On each Payment Date, Noteholders of each Class will be entitled to receive
an amount equal to one-fourth of the product of (a) the applicable Note Interest
Rate and (b) the applicable Class Principal Balance as of the close of business
on the preceding Distribution Date after giving effect to all payments of
principal made to the Noteholders on such preceding Distribution Date; provided,
however, that with respect to the initial Distribution Date, interest on each
outstanding Class Principal Balance will accrue from and including the Series
Issuance Date to but excluding the following Distribution Date.

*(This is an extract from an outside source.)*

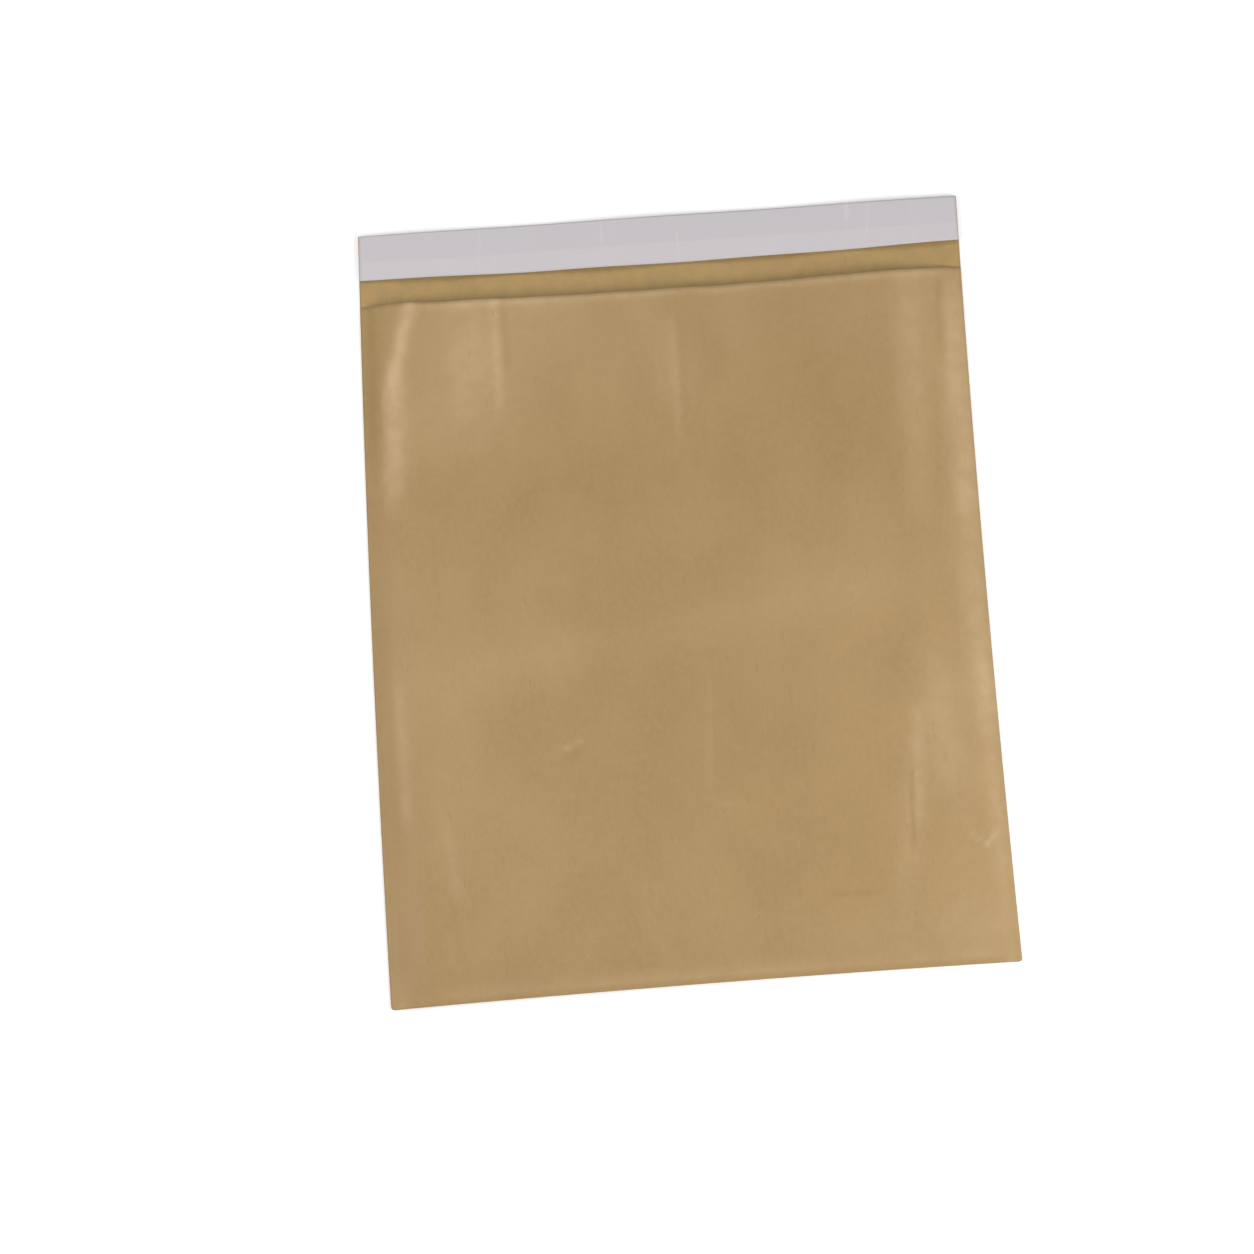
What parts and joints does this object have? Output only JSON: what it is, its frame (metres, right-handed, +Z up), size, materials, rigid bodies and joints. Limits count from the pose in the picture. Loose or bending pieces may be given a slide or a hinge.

Interest will
be calculated on the basis of a 360-day year of twelve 30-day months. See
"Description of the Notes--Interest and Principal" in the Prospectus.
PRINCIPAL
On each Payment Date, each Class of the Underlying Notes will be entitled
to receive payments of principal as follows: [TO BE PREPARED UPON ISSUANCE].
Principal will be payable at the Corporate Trust Office of the Note Trustee in
the City of _______, or at the office or agency of the Note Issuer maintained
for such purposes in the Borough of Manhattan, the City of New York.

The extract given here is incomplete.